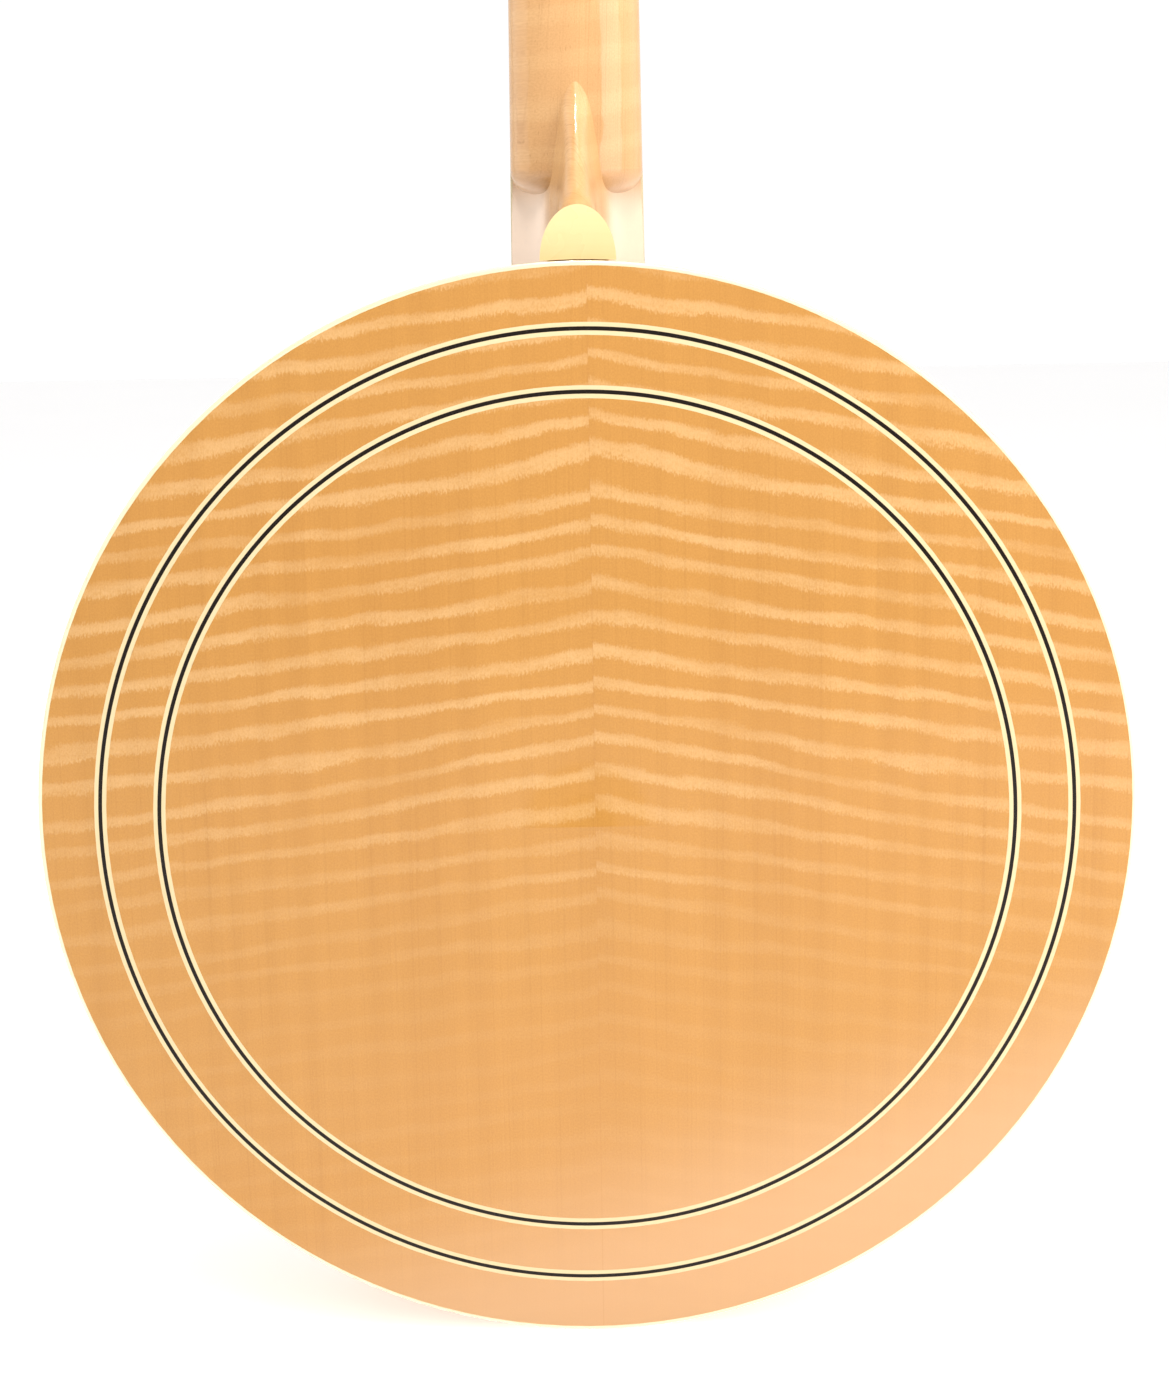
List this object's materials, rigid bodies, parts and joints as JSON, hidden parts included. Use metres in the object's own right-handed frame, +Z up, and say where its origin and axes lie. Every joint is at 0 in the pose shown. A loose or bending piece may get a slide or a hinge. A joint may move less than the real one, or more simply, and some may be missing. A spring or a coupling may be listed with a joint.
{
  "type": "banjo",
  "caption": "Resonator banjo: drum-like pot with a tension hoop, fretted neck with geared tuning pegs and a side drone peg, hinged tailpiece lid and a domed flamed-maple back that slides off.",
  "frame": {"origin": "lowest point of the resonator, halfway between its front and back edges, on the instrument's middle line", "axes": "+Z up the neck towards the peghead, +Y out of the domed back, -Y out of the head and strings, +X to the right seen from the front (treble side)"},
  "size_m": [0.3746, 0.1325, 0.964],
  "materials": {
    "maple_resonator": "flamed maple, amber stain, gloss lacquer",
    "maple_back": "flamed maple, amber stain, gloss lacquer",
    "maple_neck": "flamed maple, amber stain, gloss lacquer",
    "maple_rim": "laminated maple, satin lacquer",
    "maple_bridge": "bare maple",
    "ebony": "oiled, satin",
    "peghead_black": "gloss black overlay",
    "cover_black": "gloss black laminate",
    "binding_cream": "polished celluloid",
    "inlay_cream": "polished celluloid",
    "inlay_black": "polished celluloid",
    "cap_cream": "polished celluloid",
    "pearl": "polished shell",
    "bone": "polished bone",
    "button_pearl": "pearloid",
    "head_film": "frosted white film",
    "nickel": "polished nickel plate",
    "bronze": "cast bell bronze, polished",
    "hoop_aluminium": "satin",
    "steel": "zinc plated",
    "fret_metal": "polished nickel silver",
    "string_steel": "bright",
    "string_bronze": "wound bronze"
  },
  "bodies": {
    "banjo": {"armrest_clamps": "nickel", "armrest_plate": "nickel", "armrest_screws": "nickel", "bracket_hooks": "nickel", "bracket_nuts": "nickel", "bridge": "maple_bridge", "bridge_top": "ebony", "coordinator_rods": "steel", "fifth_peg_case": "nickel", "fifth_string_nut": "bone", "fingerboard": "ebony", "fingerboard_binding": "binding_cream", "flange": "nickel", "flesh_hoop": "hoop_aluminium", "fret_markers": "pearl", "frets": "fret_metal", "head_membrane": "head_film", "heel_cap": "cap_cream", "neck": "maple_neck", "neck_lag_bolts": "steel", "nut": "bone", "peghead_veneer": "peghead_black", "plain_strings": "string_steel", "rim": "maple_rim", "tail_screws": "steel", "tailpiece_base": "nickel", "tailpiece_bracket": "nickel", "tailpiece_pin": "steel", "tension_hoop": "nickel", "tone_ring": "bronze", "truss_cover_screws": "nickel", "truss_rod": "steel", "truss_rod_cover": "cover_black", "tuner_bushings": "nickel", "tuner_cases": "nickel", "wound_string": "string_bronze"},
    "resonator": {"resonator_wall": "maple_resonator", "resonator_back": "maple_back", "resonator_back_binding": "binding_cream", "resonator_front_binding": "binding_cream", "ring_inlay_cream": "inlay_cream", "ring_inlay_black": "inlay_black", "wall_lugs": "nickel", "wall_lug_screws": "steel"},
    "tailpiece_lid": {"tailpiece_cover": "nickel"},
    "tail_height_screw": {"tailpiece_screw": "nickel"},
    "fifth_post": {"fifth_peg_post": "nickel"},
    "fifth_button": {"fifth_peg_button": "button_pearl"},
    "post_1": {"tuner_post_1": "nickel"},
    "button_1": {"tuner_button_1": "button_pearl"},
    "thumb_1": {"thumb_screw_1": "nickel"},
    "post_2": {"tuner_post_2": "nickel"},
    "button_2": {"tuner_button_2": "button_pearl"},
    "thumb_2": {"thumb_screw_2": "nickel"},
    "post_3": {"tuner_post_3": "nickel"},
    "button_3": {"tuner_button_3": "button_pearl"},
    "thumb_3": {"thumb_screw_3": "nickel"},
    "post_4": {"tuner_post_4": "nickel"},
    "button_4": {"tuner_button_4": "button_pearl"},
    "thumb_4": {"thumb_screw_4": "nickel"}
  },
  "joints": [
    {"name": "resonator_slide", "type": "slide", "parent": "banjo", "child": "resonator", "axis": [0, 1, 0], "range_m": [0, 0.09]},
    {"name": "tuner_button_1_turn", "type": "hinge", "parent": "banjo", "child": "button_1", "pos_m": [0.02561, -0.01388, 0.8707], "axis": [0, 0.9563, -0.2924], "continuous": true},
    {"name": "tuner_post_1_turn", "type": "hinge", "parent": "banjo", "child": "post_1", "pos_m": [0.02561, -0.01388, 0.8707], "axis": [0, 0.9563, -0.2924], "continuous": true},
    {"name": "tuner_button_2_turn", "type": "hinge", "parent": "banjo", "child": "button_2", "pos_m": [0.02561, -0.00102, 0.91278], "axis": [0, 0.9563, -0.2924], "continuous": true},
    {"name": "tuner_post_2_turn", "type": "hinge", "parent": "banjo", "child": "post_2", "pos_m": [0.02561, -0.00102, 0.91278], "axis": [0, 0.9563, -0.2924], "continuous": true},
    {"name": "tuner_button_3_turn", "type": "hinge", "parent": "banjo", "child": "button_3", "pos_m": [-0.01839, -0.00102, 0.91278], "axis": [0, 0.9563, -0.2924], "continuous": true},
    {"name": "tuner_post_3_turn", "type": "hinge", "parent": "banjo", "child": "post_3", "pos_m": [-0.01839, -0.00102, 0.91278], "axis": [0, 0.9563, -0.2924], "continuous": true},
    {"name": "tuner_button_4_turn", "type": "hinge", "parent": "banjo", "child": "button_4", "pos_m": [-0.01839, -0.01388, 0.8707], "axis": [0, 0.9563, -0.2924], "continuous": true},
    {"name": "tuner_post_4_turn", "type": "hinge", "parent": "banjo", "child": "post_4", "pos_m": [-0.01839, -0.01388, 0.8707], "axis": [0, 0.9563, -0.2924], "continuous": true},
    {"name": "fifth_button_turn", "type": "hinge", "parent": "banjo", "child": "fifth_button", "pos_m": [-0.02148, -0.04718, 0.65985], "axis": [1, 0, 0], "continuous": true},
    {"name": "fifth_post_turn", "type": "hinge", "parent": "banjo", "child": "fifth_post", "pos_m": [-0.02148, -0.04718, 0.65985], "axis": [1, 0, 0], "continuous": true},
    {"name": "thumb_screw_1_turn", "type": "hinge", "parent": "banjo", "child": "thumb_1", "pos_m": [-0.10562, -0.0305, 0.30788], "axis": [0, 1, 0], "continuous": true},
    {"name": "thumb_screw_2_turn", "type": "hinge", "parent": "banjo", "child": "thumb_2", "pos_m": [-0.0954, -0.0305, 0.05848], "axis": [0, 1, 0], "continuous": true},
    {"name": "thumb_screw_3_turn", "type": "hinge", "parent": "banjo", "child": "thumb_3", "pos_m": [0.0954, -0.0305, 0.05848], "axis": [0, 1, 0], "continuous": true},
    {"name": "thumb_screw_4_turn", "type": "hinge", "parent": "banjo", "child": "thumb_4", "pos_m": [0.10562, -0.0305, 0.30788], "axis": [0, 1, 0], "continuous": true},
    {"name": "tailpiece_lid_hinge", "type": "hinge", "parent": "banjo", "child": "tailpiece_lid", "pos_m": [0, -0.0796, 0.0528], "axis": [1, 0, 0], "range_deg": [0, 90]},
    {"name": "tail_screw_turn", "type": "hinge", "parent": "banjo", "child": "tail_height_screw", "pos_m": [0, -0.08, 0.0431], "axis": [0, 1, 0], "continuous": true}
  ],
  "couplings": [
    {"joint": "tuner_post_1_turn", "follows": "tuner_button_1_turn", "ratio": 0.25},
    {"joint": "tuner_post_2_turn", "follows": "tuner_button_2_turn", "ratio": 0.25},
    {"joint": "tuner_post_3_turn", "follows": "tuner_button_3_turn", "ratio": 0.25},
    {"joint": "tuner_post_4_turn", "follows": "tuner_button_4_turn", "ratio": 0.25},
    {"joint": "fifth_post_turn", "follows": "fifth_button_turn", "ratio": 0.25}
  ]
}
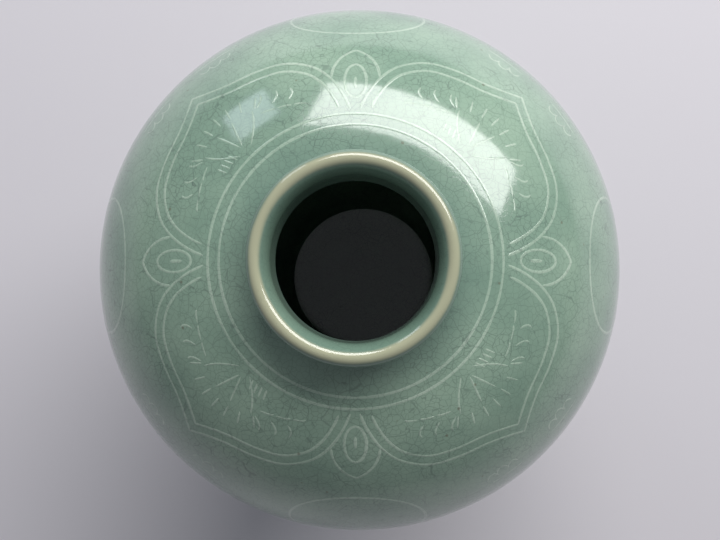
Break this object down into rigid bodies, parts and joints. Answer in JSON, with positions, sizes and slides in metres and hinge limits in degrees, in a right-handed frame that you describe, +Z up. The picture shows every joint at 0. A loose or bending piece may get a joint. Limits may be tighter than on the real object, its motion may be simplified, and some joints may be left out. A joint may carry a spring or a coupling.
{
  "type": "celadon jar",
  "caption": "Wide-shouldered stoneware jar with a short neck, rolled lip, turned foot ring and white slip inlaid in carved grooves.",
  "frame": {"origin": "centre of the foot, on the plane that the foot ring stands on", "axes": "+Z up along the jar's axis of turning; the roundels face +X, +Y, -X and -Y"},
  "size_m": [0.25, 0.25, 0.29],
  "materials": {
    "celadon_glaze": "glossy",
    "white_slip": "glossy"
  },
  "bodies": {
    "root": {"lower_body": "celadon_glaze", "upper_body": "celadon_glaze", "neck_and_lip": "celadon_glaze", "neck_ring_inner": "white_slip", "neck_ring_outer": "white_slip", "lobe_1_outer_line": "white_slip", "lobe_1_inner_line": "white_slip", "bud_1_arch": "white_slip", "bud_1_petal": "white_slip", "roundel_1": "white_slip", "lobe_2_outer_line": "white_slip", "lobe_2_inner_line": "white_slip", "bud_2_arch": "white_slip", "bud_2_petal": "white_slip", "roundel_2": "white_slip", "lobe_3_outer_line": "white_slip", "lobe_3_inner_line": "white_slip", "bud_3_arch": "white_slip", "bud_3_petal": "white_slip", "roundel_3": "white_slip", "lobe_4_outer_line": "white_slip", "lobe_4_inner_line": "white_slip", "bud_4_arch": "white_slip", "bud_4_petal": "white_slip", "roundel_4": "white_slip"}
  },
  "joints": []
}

> [TO DO]
Extract each line holding the string "rigid".

> [RESPONSE TO THIS EXERCISE]
List this object's materials, rigid bodies, parts and joints as JSON, hidden parts included. Use metres in the object's own right-handed frame, +Z up, and say where its origin and axes lie. Every joint is at 0 in the pose shown. A loose or bending piece may get a slide or a hinge. A joint may move less than the real one, or more simply, and some may be missing. A spring or a coupling may be listed with a joint.
Break this object down into rigid bodies, parts and joints. Answer in JSON, with positions, sizes and slides in metres and hinge limits in degrees, in a right-handed frame that you describe, +Z up. The picture shows every joint at 0. A loose or bending piece may get a joint. Limits may be tighter than on the real object, its motion may be simplified, and some joints may be left out. A joint may carry a spring or a coupling.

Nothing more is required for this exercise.